Active Soccer is a soccergame series, originally launched as a PC remake in 3D of the game Kick off 2, originally launched as Throw In.

The project was originally started by Gianluca Troiano in cooperation with the Kick Off Association as a remake to the classic Amiga football game Kick Off 2. Several beta versions were released during the first decade of the 21st century and Dino Dini, the programmer behind the Kick Off series praised the result.

In December 2011 The developer announced that they were working on a new game under the working title Throw In 2nd Half. In October 2012 The Fox Software announced that the name of the game would be Active Soccer and that it was released at first for iOS, Android, Windows and Mac OS.

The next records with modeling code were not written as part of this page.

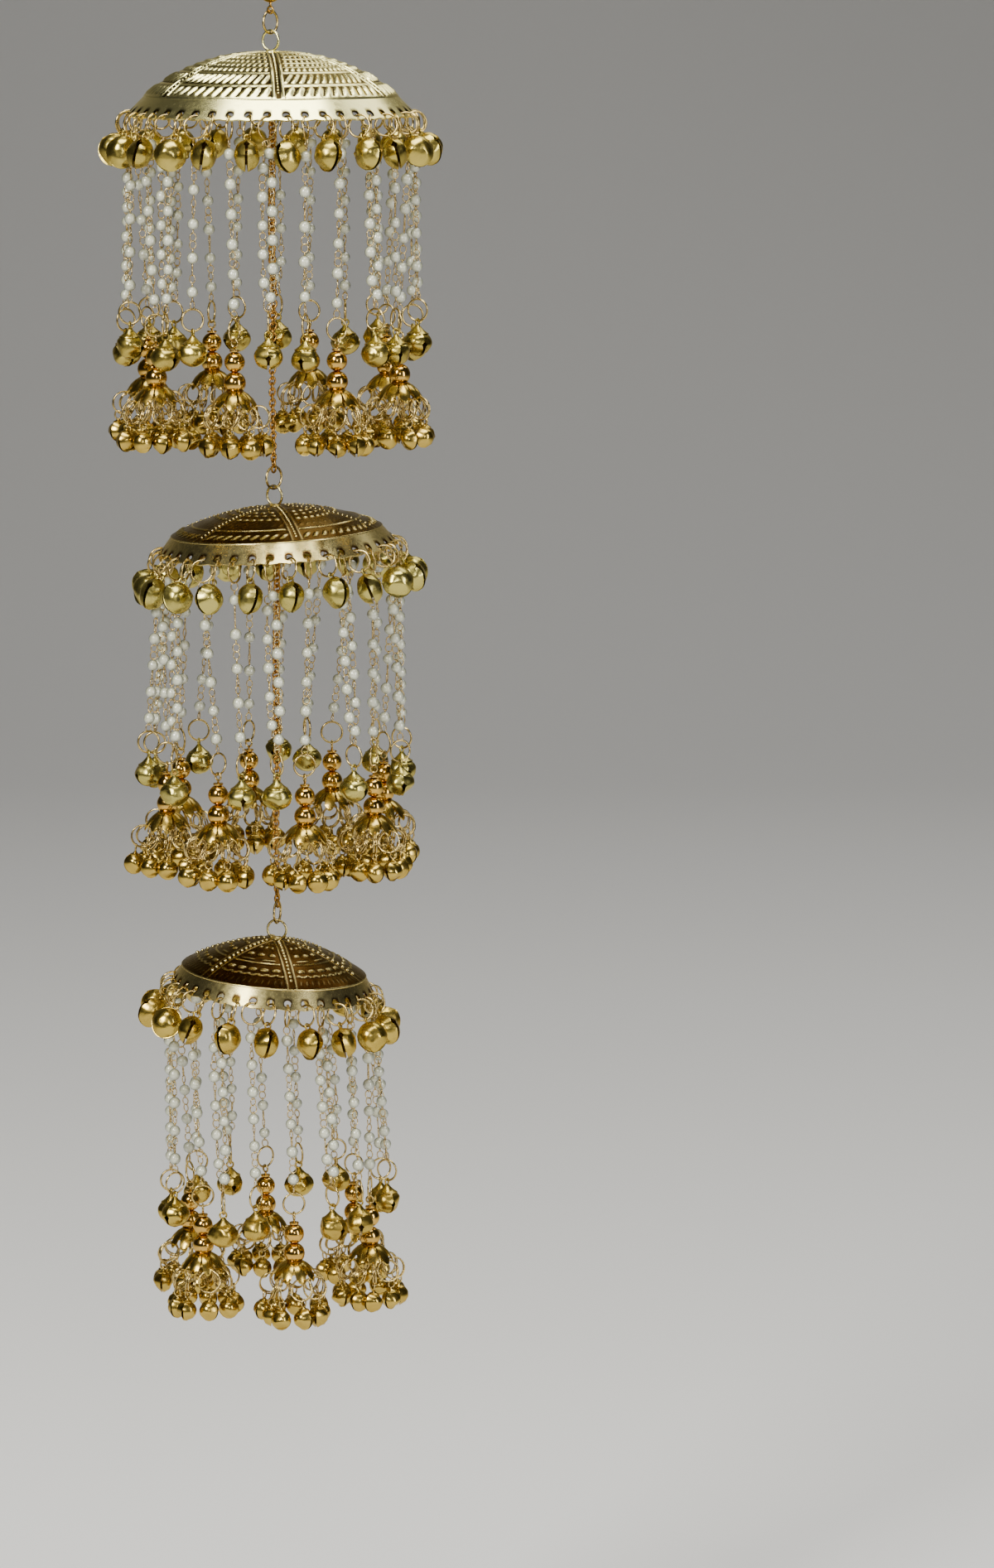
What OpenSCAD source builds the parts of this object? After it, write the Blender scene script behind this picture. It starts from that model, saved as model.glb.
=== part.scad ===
// Kalire: a bridal hand ornament of three domes, one under the other on a chain,
// each with a curtain of pearl strings, bells and bell tassels round its rim.
// Millimetres. +Z is up, -Y is the front, and the origin is where the top ring hangs.

/* [Hanging hardware] */
// Outer diameter of the plain ring that the ornament hangs on
hang_ring_d = 10; // [8:0.5:14]
// Wire of the hanging ring
hang_wire_d = 1; // [0.8:0.1:1.4]
// Diameter of the gold bead above the first dome
top_bead_d = 6; // [4:0.5:8]
// Outer diameter of the link above each dome
link_d = 6.8; // [6:0.1:8]
// Outer diameter of the loop soldered on each dome
loop_d = 6.2; // [5.6:0.1:7]
// Wire of the links and loops
link_wire_d = 0.68; // [0.5:0.02:0.8]
// Free play where one ring hangs in another
play = 0.12; // [0.1:0.01:0.2]
// Turn of each link about the vertical, tier 1 to 3
link_turn = [54, 50, 75]; // [0:1:90]

/* [Tiers] */
// Distance from each tier's hanging point to the next one's
tier_pitch = [125.2, 123.1]; // [115:0.1:140]
// Radius of each dome at its eave
eave_r = [34.8, 29.4, 26]; // [20:0.1:40]
// Height of each dome from its eave to its apex
dome_rise = [11.6, 6.7, 8.8]; // [5:0.1:15]
// Power of each dome's curve: higher is flatter at the apex
dome_curve = [2.4, 2, 1.75]; // [1.5:0.05:3]
// Lean of each dome on its loop, right side down positive
dome_lean = [0, -3, 4.5]; // [-6:0.5:6]
// Distance from a tier's hanging point down to its apex
apex_drop = [5.1, 4.8, 4.5]; // [4:0.1:5.2]
// Turn of the first radial rib of each dome, from the front
rib_turn = [6, 14, 14]; // [0:1:59]

/* [Skirt] */
// Number of holes round each skirt, even
hole_count = [48, 40, 36]; // [24:2:56]
// Radius of each circle of holes
hole_circle_r = [38.6, 32.2, 27.8]; // [22:0.1:42]
// Height from each eave down to its holes
hole_drop = [4.3, 4.1, 3.9]; // [3:0.1:6]
// Diameter of a hole
hole_d = 2.1; // [1.8:0.1:2.4]
// Sheet metal of domes and skirts
sheet = 0.5; // [0.4:0.05:0.8]
// Width of the strip of skirt below the holes
hem = 1.8; // [1.5:0.1:2.2]
// Turn of the first hole of each skirt, from the front
hole_turn = [23.5, 8, 1]; // [0:0.5:45]

/* [Relief] */
// Number of radial ribs on a dome
rib_count = 6; // [4:1:8]
// Width of a rib, over both of its raised lines
rib_w = 3.2; // [2:0.1:4]
// Height of the raised lines
relief_h = 0.35; // [0.2:0.05:0.5]
// Slanted gadroons in each sector between two ribs
gadroons = [9, 8, 7]; // [5:1:10]
// Places of the raised rings, as shares of the eave's radius
ridge_at = [0.2, 0.42, 0.64, 0.85]; // [0.1:0.01:0.9]

/* [Rim bells and jump rings] */
// Outer diameter of the jump rings in the holes
jump_ring_d = 6.6; // [6:0.1:7]
// Wire of the jump rings
ring_wire_d = 0.6; // [0.5:0.02:0.66]
// Width of a bell over its slit
bell_w = 8.5; // [7:0.1:9]
// Thickness of a bell across its slit
bell_t = 6; // [5:0.1:7]
// Sheet metal of a bell
bell_sheet = 0.4; // [0.3:0.05:0.5]
// Outward lean of the bells on each tier
bell_lean = [24, 28, 29]; // [20:1:35]

/* [Pearl strings] */
// Diameter of a string's outer form
string_d = 3.2; // [3:0.1:3.4]
// Widest part of a pair of strands, in string diameters
pair_w = 1.8; // [1.4:0.1:2]
// Length from a hole down to the end of a string that bears a bell
string_len = 58; // [48:0.5:60]
// Outward lean of the strings' rings on each tier
string_lean = [4, 10, 10]; // [0:1:20]
// Radius where the strings end
string_foot_r = [40.2, 35.4, 30.8]; // [26:0.1:42]
// Diameter of the chain's outer form between two tiers
chain_d = 2; // [1.8:0.1:2.4]

/* [Tassels] */
// Number of tassels on each tier
tassel_count = [8, 8, 6]; // [6:1:8]
// Radius where the tassels hang
tassel_r = [36.3, 31.4, 27.5]; // [24:0.1:40]
// Diameter of the two beads of a tassel
tassel_bead_d = 5.8; // [5:0.1:6.2]
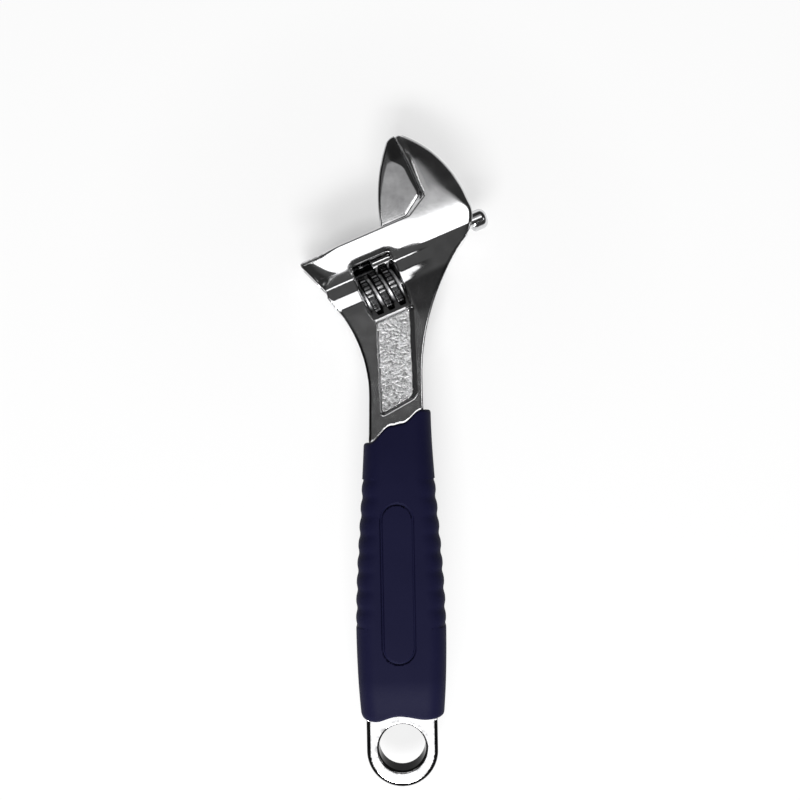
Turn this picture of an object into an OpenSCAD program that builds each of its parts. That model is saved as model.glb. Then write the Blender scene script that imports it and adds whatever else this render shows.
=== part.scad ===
// Adjustable wrench with a moulded comfort grip, jaws closed.
// The origin is the centre of the hanging hole, halfway through the thickness. +Y runs up the
// handle to the head, +X points to the fixed jaw's side and +Z out of the front face.
// The head has a frame of its own at the knurl's centre, turned by head_angle: there p runs
// along the beam towards the fixed jaw and q runs along the jaws towards their tips.

/* [Head frame] */
// Hanging hole to the knurl's centre, along the handle
reach = 144.5; // [140:0.5:160]
// Knurl's centre to the left of the handle's axis
head_shift = 3.8; // [2.5:0.1:5]
// Angle between the jaws and the handle
head_angle = 22.5; // [20:0.5:25]

/* [Beam] */
// Beam's top edge above the knurl's axis
beam_top = 17.3; // [16.8:0.1:18.5]
// Step from the web up to the beam, above the knurl's axis
beam_step = 6; // [5.5:0.1:6.5]
// Beam's tip to the left of the knurl's centre
beam_reach = 21.2; // [20:0.1:24]
// Sideways run of the beam's cut end for each mm of its height
beam_lean = 0.4; // [0.3:0.01:0.5]
// Thickness of the beam
beam_t = 14; // [13:0.1:16]
// Rounding of the beam's lower edge
beam_round = 2.4; // [1.5:0.1:3]
// Rounding of the beam's upper edge
beam_edge = 1.5; // [0.8:0.1:2]

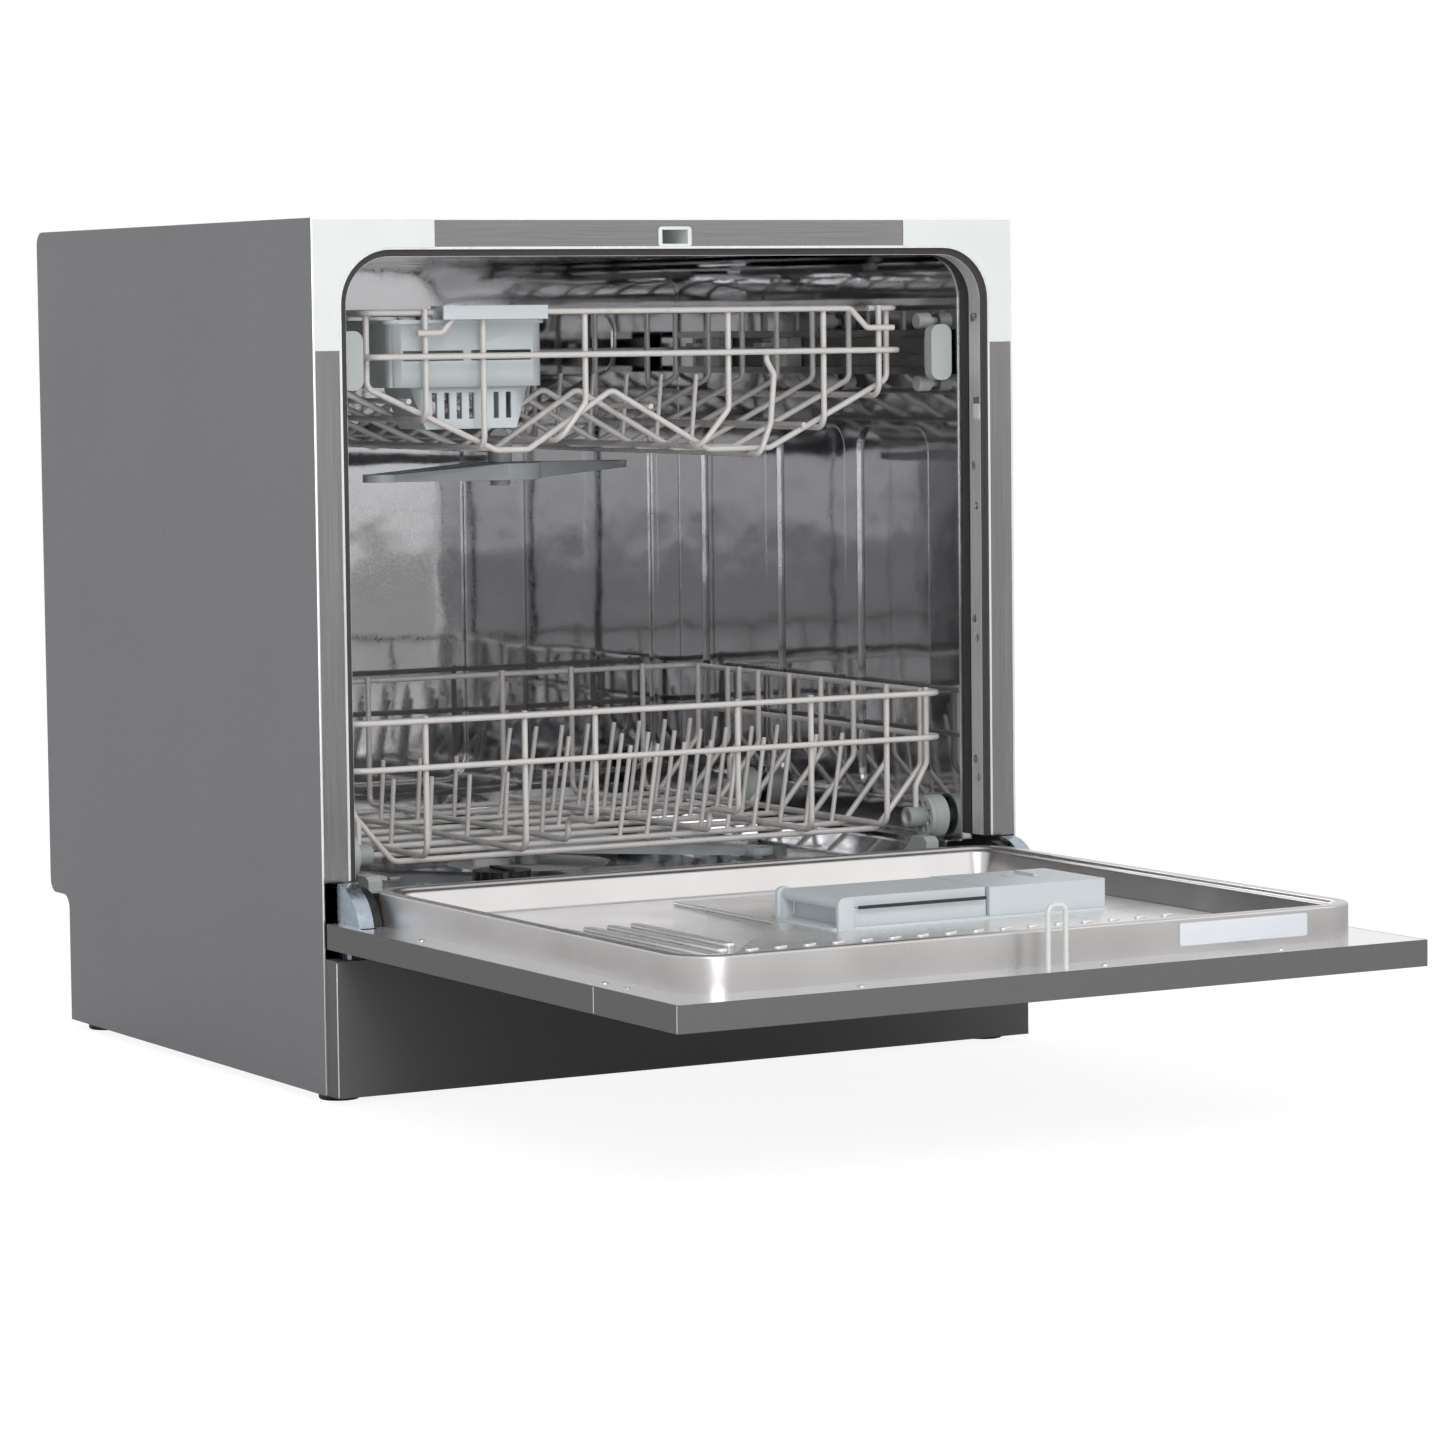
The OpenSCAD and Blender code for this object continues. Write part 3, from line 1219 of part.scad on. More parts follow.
side_panel_left();
side_panel_right();
top_panel();
rear_panel();
base_tray();
feet();
kickplate();
front_frame();
corner_covers();
latch_housing();
tub_walls();
tub_rear();
tub_floor();
door_gasket();
gasket_clips();
rail_rollers();
basket_stops();
sump();
filter_plate();
salt_container();
wash_pump();
drain_pump();
heater();
inlet_valve();
water_tank();
feed_pipe();
hinge_brackets();
cable_gland();
door_panel();
control_fascia();
door_liner();
hinge_arms();
hinge_caps();
door_striker();
dispenser_body();
display_window();
control_board();
latch_catch();
dispenser_lid();
rinse_aid_cap();
button_power();
button_program();
button_delay();
button_start();
rail_channels();
rail_caps();
upper_basket_frame();
upper_basket_floor();
rack_sliders();
cutlery_basket();
lower_basket_frame();
lower_basket_floor();
wheel_front_left();
wheel_front_right();
wheel_rear_left();
wheel_rear_right();
lower_spray_arm();
upper_spray_arm();
coarse_filter();
salt_cap();
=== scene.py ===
import math

import bmesh
import bpy
from bpy.props import FloatProperty, FloatVectorProperty, PointerProperty, StringProperty
from mathutils import Matrix, Vector


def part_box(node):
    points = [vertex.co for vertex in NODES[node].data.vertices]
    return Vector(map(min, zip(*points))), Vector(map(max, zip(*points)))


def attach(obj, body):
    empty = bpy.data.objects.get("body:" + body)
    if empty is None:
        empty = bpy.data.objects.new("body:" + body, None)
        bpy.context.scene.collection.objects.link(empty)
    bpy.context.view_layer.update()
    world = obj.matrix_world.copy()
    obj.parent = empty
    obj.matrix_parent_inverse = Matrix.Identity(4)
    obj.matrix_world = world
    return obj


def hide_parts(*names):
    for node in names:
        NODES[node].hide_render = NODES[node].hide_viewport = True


bl_info = {
    "name": "Compact dishwasher",
    "version": (1, 0, 0),
    "blender": (4, 5, 0),
    "location": "View3D > Sidebar > Dishwasher",
    "description": "Finishes and fittings for a compact dishwasher with a drop-down door",
    "category": "Object",
}

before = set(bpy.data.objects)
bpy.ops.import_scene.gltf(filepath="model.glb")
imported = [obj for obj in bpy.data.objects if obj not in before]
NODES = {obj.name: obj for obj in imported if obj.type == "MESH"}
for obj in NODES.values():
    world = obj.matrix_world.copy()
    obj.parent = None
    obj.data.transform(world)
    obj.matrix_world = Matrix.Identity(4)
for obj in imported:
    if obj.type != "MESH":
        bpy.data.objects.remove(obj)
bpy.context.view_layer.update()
MM = 0.001

WHEELS = ("wheel_front_left", "wheel_front_right", "wheel_rear_left", "wheel_rear_right")

RIM_HEIGHT = 22.5 * MM      # the door's flange lies this far below the top of its rim
RIM_HALF = 0.2485           # half the width over the rim
RIM_SETBACK = 0.029         # from the door's front edge to the rim
OPENING_FOOT = 0.1485       # where the seal's channel and the lip start
HEAD_HEIGHT = 0.62          # a screw head's height, in radii


# ---- colours and nodes -----------------------------------------------------------------

def hex_linear(code):
    """Turns an sRGB hex colour into the linear values that shaders take."""
    parts = [int(code[i:i + 2], 16) / 255 for i in (1, 3, 5)]
    linear = [v / 12.92 if v <= 0.04045 else ((v + 0.055) / 1.055) ** 2.4 for v in parts]
    return (*linear, 1.0)


def add_node(material, kind, links=(), **settings):
    """Adds one node; settings are sockets or attributes, links are (socket, source, output)."""
    tree = material.node_tree
    node = tree.nodes.new(kind)
    for name, value in settings.items():
        socket = name.replace("_", " ")
        if socket in node.inputs:
            node.inputs[socket].default_value = value
        elif hasattr(node, name):
            setattr(node, name, value)
        else:
            raise KeyError(f"{kind} has no {name}")
    for socket, source, output in links:
        tree.links.new(source.outputs[output], node.inputs[socket])
    return node


def empty_nodes(block):
    """Clears the nodes of a new material or world."""
    block.use_nodes = True
    block.node_tree.nodes.clear()
    return block


def new_material(name, **shader):
    """A material with one Principled shader whose own sockets hold its constants."""
    material = empty_nodes(bpy.data.materials.new(name))
    surface = add_node(material, "ShaderNodeBsdfPrincipled")
    for socket, value in shader.items():
        surface.inputs[socket.replace("_", " ")].default_value = value
    add_node(material, "ShaderNodeOutputMaterial", [("Surface", surface, "BSDF")])
    return material, surface


def link(material, source, output, node, socket):
    """Joins an output of one node to a socket of another."""
    material.node_tree.links.new(source.outputs[output], node.inputs[socket])


def coordinates(material, scale=(1, 1, 1)):
    """Object coordinates in millimetres, stretched by scale."""
    place = add_node(material, "ShaderNodeTexCoord")
    return add_node(material, "ShaderNodeMapping", [("Vector", place, "Object")],
                    Scale=tuple(1000 * s for s in scale))


def noise(material, at, size, detail):
    """Noise with cells of about this size, in the units of its coordinates."""
    return add_node(material, "ShaderNodeTexNoise", [("Vector", at, "Vector")],
                    Scale=1.0 / size, Detail=detail)


def tint(base, factor, lift=0.0):
    """A lighter or darker shade of a colour."""
    return tuple(min(1.0, c * factor + lift) for c in base[:3]) + (1.0,)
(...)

Active Soccer 2 DX was released for Xbox One, PS4, and Steam.

Active Soccer 3 was released in July 2026.

==History==
Throw In started as a 3D remake of Kick Off 2. The programmer and three times Kick Off 2 World Champion Gianluca Troiano started the project in cooperation with the Kick Off Association in 2004. Several betaversions were released in 2004 and 2005. A transformed version of the game was released in 2006 as Nutella Football Game by the game company Artematica. It was sold in big Italian malls as a promotional gift together with a can of Nutella during the FIFA World Cup 2006. Another transformed version was released as Up Soccer by Artematica.

The Throw In project went on and in 2007 beta 0.8 was released with upgraded graphics and improved gameplay. a few months later in early 2008 beta 0.85 was released. The Throw In beta versions became widely spread and available for download on many game sites. In total the beta versions were downloaded 100,000 times and the trailers for the 0.8 and 0.85 versions had 80,000 views. The programmer behind Kick Off Dino Dini, praised the game.

The Throw In beta versions were just as Kick Off, was primarily developed for joysticks with one button. The gameplay in the betas are close to Kick Off 2 and also have similarities with Sensible Soccer. After beta 0.86 the Throw In project became quiet. There were rumors about a 1.0 version and a Throw In Player Manager but these were never released.

In December 2011 The developer announced that they were working on a new game under the working title Throw In 2nd Half. In 2012 The Fox Software announced that the official name of the game will be Active Soccer and that it will be released for iOS, Android, Windows and Mac. Chris Huelsbeck will write the soundtrack for Active Soccer. The game Active Soccer was first shown at the video conference 2012 at the videogame museum Vigamus in Rome 20 and 21 October. At the conference the Active Soccer booth was visited by Dino Dini the programmer of the classic video game Kick Off.